Beaumont has running water again

Although agencies in Orange County are still focused on rescuing people, Jefferson County has turned to getting necessities to its residents.

That includes a temporary fix of Beaumont’s water system.

“Right now, it’s about trying to return to normal as quickly as possible,” said Jefferson County Judge Jeff Branick. “We’re trying to work with federal and state officials to push the assets that are necessary to the points of distribution where people can come get ice, water, MREs, cots, blankets, pillows, cleaning supplies for getting back into their homes and getting them clean.”

Exxon Mobil and two other companies Friday rigged a temporary pump from the Neches River to the city of Beaumont’s water system, restoring water — ranging from a drip to a flow — to residents’ faucets, though officials cautioned that the water crisis is far from over.

When the city lost its water pumps shortly after midnight Thursday because of rapid flooding from Tropical Storm Harvey, Exxon Mobil engineers volunteered to help evaluate possibilities.

Working with two engineering companies, Echo and Tiger Industrial, they were able to get some water flowing early Friday.

Officials cautioned that the fix is temporary and limited.

“It’s OK to flush and bathe with, but we’re asking people to refrain from trying to fill up big containers,” said Mayor Becky Ames. “It helps build pressure.”

The Texas Commission on Environmental Quality has issued a boil-water notice until future notice. After water is boiled for two minutes, it can be cooled and used for drinking, cooking, washing hands and brushing teeth.

The boil advisory will not be lifted until the distribution center has been flushed, disinfectants such as chlorine are at certain levels, and water samples test negative for germs and bacteria, said the TCEQ’s Andrew Keefe.

Officials remain unsure when water will be restored to the entire city.

The city’s main water pump, just south of Collier’s Ferry Park on Pine Street, remained under water from the swollen Neches River.

That pump provides about 70 percent of the city’s supply.
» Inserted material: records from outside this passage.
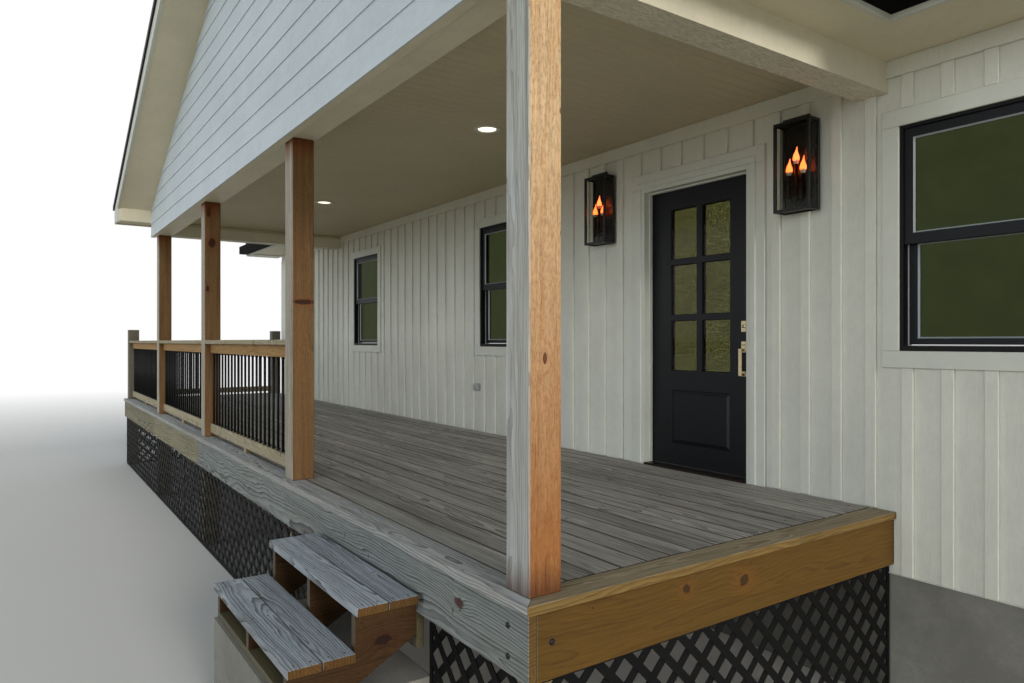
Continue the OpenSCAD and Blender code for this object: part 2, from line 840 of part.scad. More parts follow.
deck_boards();
deck_border();
deck_fascia();
deck_frame();
deck_piers();
lattice_front_1();
lattice_front_2();
lattice_front_3();
lattice_left();
lattice_right();
step_stringers();
step_tread_lower();
step_tread_upper();
step_plates();
step_footing();
post_1();
post_2();
post_3();
post_4();
newel_corner();
newel_wall();
rail_front_1();
rail_front_2();
rail_front_3();
rail_left();
beam_front();
beam_left();
beam_right();
ceiling();
soffits();
gable_wall();
house_gable();
roof_left();
roof_right();
rake_boards();
eave_fascias();
house_roof_left();
house_roof_right();
house_rakes();
gutters();
wall_left();
wall_over_door();
wall_right();
foundation_wall();
door_frame();
door();
door_glass();
door_handle();
door_hinges();
window_frames();
window_glass();
casings();
wall_lanterns();
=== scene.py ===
import math
import random

import bmesh
import bpy
from bpy.props import FloatProperty, FloatVectorProperty, PointerProperty
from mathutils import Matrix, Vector


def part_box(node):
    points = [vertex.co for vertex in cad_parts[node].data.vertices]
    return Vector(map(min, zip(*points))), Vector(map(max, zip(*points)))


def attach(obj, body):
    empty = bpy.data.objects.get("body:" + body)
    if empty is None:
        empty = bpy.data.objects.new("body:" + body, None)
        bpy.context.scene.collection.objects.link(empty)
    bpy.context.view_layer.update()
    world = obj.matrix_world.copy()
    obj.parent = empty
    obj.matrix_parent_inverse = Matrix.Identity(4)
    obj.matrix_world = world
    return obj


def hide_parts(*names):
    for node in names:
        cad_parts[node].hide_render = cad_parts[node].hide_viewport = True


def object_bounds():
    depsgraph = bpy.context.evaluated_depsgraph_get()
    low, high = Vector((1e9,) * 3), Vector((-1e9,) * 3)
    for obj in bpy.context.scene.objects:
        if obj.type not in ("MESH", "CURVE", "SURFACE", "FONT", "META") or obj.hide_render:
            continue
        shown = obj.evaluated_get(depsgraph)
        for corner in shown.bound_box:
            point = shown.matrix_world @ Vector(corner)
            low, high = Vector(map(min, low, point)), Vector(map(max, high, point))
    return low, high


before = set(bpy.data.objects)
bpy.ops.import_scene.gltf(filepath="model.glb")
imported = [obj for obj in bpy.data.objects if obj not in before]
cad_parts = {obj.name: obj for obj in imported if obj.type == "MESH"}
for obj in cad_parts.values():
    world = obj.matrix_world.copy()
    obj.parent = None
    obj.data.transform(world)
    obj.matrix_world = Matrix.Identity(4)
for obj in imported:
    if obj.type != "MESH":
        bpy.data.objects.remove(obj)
CAD_BOX = [list(corner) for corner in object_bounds()]

bl_info = {
    "name": "Front Porch",
    "version": (1, 0, 0),
    "blender": (4, 5, 0),
    "location": "View3D > Sidebar > Porch",
    "description": "Dresses the packed frame of a front porch with its boards, trim and finishes",
    "category": "Object",
}

# All places below are in metres from the near front corner of the deck's top.
CORNER = Vector((
    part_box("deck_border")[1].x,
    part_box("deck_border")[0].y,
    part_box("deck_border")[1].z,
))
X, Y, Z = 0, 1, 2

# Sizes and places that are no settings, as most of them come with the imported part
LUMBER_T = 0.038
RAIL_H = 0.089
SEAM = 0.0015
JOIST_PITCH = 0.61
WINDOW_W = 0.810
WINDOW_CASING_W = 0.092
MIDDLE_WINDOW_X = -3.855
DOOR_CASING_W = 0.110
SLOPE = math.tan(math.radians(22.64))


def span(node):
    """Lowest and highest corner of a node, from the deck's corner."""
    low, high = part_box(node)
    return low - CORNER, high - CORNER


# Sizes and colours that a user may change


def length(name, default, description):
    """A size in metres."""
    return FloatProperty(name=name, default=default, min=0.0, unit="LENGTH",
                         precision=4, description=description)


def colour(name, default, description):
    """A colour as it looks on screen."""
    return FloatVectorProperty(name=name, default=default, size=3, min=0.0, max=1.0,
                               subtype="COLOR_GAMMA", description=description)


class PorchDeckSizes(bpy.types.PropertyGroup):
    """Boards of the deck, its skirt and its steps"""
    board_w: length("Board width", 0.140, "Width of a board in the border")
    gap: length("Board gap", 0.0042, "Gap between two deck boards")
    ease: length("Eased edge", 0.004, "Rounding on the edges of a deck board")
    slat_w: length("Slat width", 0.038, "Width of a lattice slat")
    slat_pitch: length("Slat spacing", 0.108, "Distance from slat to slat, square to them")
    lattice_edge: length("Lattice edge", 0.019, "Width of the strip round a lattice panel")
    bolt_d: length("Bolt head", 0.020, "Diameter of a bolt head in the fascia")


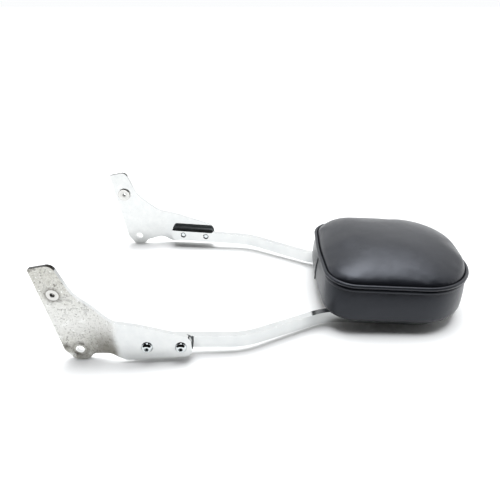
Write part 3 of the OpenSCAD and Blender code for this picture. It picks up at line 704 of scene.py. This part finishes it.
# The room: bright behind the object and dark on the camera's side, but plain white to look at
room = {"dark": 0.008, "white": 1.4}
world = bpy.data.worlds.new("studioRoom")
scene.world = world
world.use_nodes = True
worldTree = world.node_tree
worldTree.nodes.clear()
direction = addNode(worldTree, "ShaderNodeSeparateXYZ", {
    "Vector": addNode(worldTree, "ShaderNodeTexCoord").outputs["Generated"]})
behind = addNode(worldTree, "ShaderNodeMapRange", {"Value": direction.outputs["Y"], "From Min": -0.2, "From Max": 0.0,
                                                  "To Min": room["dark"], "To Max": room["white"]})
seen = addNode(worldTree, "ShaderNodeMix", {
    0: addNode(worldTree, "ShaderNodeLightPath").outputs["Is Camera Ray"], 2: behind.outputs[0], 3: 1.0})
background = addNode(worldTree, "ShaderNodeBackground", {"Color": linearColour("#fcfdfe"),
                                                        "Strength": seen.outputs[0]})
addNode(worldTree, "ShaderNodeOutputWorld", {"Surface": background.outputs[0]})

# One wide soft light, tipped a little so that it comes from behind
lamp = {"tip": -10, "side": 3, "spread": 44, "strength": 3.5, "colour": "#f6f8fb"}
lampData = bpy.data.lights.new("softOverheadWindow", "SUN")
lampData.angle = math.radians(lamp["spread"])
lampData.energy = lamp["strength"]
lampData.color = linearColour(lamp["colour"])[:3]
lampHolder = bpy.data.objects.new("softOverheadWindow", lampData)
lampHolder.rotation_euler = (math.radians(lamp["tip"]), math.radians(lamp["side"]), 0)
scene.collection.objects.link(lampHolder)

# Camera at the photograph's place, fitted to mirrored points of the two sides
view = {"at": (-0.0212, -0.5387, 0.3765), "turn": (60.45, 0.0, 1.106), "lens": 30.96, "sensor": 36.0}
cameraData = bpy.data.cameras.new("photoCamera")
cameraData.lens = view["lens"]
cameraData.sensor_width = view["sensor"]
cameraData.sensor_fit = "HORIZONTAL"
camera = bpy.data.objects.new("photoCamera", cameraData)
camera.location = view["at"]
camera.rotation_euler = [math.radians(a) for a in view["turn"]]
scene.collection.objects.link(camera)
scene.camera = camera
scene.view_settings.view_transform = "Standard"
print("studio lit")
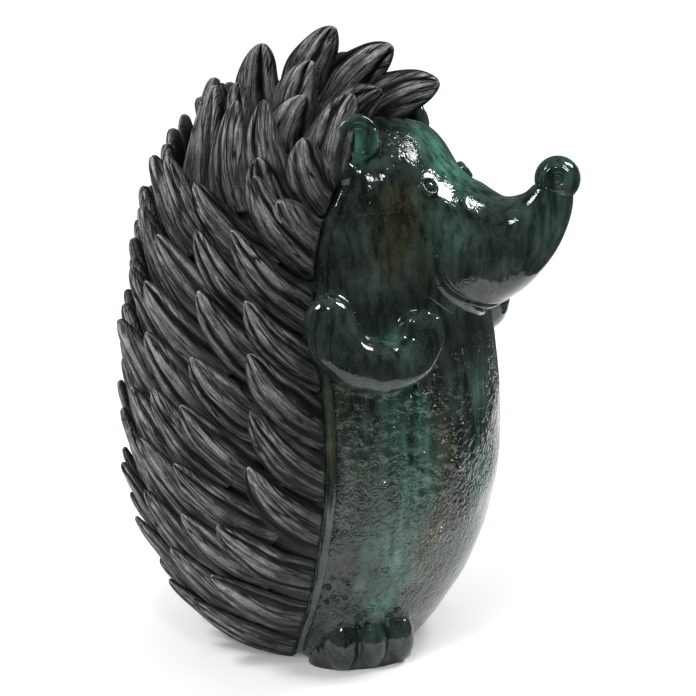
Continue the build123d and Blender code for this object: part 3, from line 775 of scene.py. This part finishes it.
def rounded_tube(path, rows, cols):
    """A tube round a smooth path with round ends: the path is lengthened by a half ball at each end, where
    the radius falls as the root of one less the square of the way along."""
    line = curve(path, rows)
    way = unit(np.gradient(line[:, :3], axis=0))
    bend = np.sin(np.linspace(0, pi / 2, END_ROWS, endpoint=False))
    first_r, last_r = line[0, 3], line[-1, 3]
    start = np.concatenate([line[0, :3] - way[0] * (first_r * (1 - bend))[:, None],
                            (first_r * np.sqrt(1 - (1 - bend) ** 2))[:, None]], 1)[1:]
    stop = np.concatenate([line[-1, :3] + way[-1] * (last_r * bend)[:, None],
                           (last_r * np.sqrt(1 - bend ** 2))[:, None]], 1)[1:]
    line = np.concatenate([start, line, stop])
    way = unit(np.gradient(line[:, :3], axis=0))
    side = unit(np.cross(way, SEEN_FROM))
    turn = around(cols)[None, :, None]
    ring = side[:, None] * np.cos(turn) + np.cross(side, way)[:, None] * np.sin(turn)
    ends = path[0, :3] - way[0] * first_r, path[-1, :3] + way[-1] * last_r
    return line[:, None, :3] + ring * line[:, 3, None, None], ring, ends


def mirror_pair(name, grid, poles, node):
    """Makes a right-hand piece and its mirror image. The mirror turns every face over, so its corners are
    listed the other way round."""
    points, quads, tris = closed_skin(grid, *poles)
    for hand, side in ((1, "right"), (-1, "left")):
        placed = points * np.array([hand, 1, 1])
        make_piece(f"{name}_skin_{side}", (placed, quads[:, ::hand], tris[:, ::hand]), glaze,
                   smooth_glaze(placed), node.format(side))


arm, arm_ring, arm_ends = rounded_tube(arm_path, ARM_ROWS, ARM_COLS)
flat = arm.reshape(-1, 3)
arm_skin = settle(arm, grid_normals(arm, arm_ring), [(egg_distance, 5), (hand_distance, 2)],
                  GLAZE_T + 0.3 * wobble(flat, 15, 4), egg_distance(flat))
mirror_pair("arm", arm_skin, arm_ends, "arm_{}")

# %% [markdown]
# ## Feet
# A foot is a mound of clay with three toes squeezed out of its front, flat below where it stands. It is a
# heap of rounded forms, so its skin is cast: from a middle point, each way is followed in from outside until
# it meets the form.

# %% Feet
FOOT_ROWS, FOOT_COLS, CAST_FROM, CAST_STEP, CAST_LEAST = 120, 200, 42, 0.8, 0.1
FOOT_CENTRE_REACH, FOOT_CENTRE_Z = 50, 9


def outward_ball(rows, cols):
    """Directions from a centre: rows from straight down to straight up, columns round."""
    tilt = np.linspace(-pi / 2, pi / 2, rows + 2)[1:-1, None]
    turn = around(cols)[None, :]
    return np.stack([np.cos(tilt) * np.cos(turn), np.cos(tilt) * np.sin(turn), np.sin(tilt) + 0 * turn], -1)


def cast_skin(centre, ways, field, reach, steps=40):
    """The skin of a form seen from its centre: each way is followed inwards from outside until the field
    is zero."""
    t = np.full(ways.shape[:-1], float(reach))
    for _ in range(steps):
        t = np.maximum(t - CAST_STEP * field(centre + ways * t[..., None]), CAST_LEAST)
    return centre + ways * t[..., None]


ways = outward_ball(FOOT_ROWS, FOOT_COLS)
for name, angle in FOOT_ANGLES.items():
    centre = floor_place(angle, FOOT_CENTRE_REACH, FOOT_CENTRE_Z)

    def foot_field(p):
        """The foot and the glaze over it."""
        return foot_distance(p, angle) - GLAZE_T * 0.5

    foot_skin = cast_skin(centre, ways, foot_field, CAST_FROM)
    foot_skin[..., 2] = np.maximum(foot_skin[..., 2], 0)
    top = cast_skin(centre, np.array([[0, 0, 1.0]]), foot_field, CAST_FROM)[0]
    skin = closed_skin(foot_skin, np.array([centre[0], centre[1], 0]), top)
    make_piece(f"{name}_skin", skin, glaze, smooth_glaze(skin[0]), name)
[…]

The other 30 percent comes from wells in Hardin County, which also saw torrential rainfall from Tropical Storm Harvey.

The river is expected to have crested at about 21 feet, according to the National Weather Service

“To give you a point of reference, major flooding in Beaumont is normally around 10 feet,” said meteorologist Seth Warthen. “So there will be a few days before it returns to normalcy.”

Officials are unclear when the water will recede enough for crews to check the pumps for damage and repair them, Ames said.

In the meantime, residents have been lining up on foot or in cars at grocery stores and distribution centers across the city for water.

Branick also said the county has stayed in touch with industry and Entergy throughout the storm, and they’re working to get back up to normal functioning.

He expects plants and refineries to get back up to full capacity “as the power grid becomes more reliable.”

About 13,000 of the 22,500 customers of Jasper Newton Electric Cooperative had regained power through other suppliers, JNEC announced Friday. Repairs to the Entergy transmission system, which knocked out power to parts of Jasper, Newton, Sabine, Orange and Angelina counties, are ongoing, JNEC said.

As residents in Jefferson County were regaining some basic services, it was a different situation in neighboring Orange County, where all agencies were still conducting rescue operations, according to the county.

Many county and city services remained disrupted or suspended as of Friday evening, and distribution sites for water, ice, and MREs were still not available.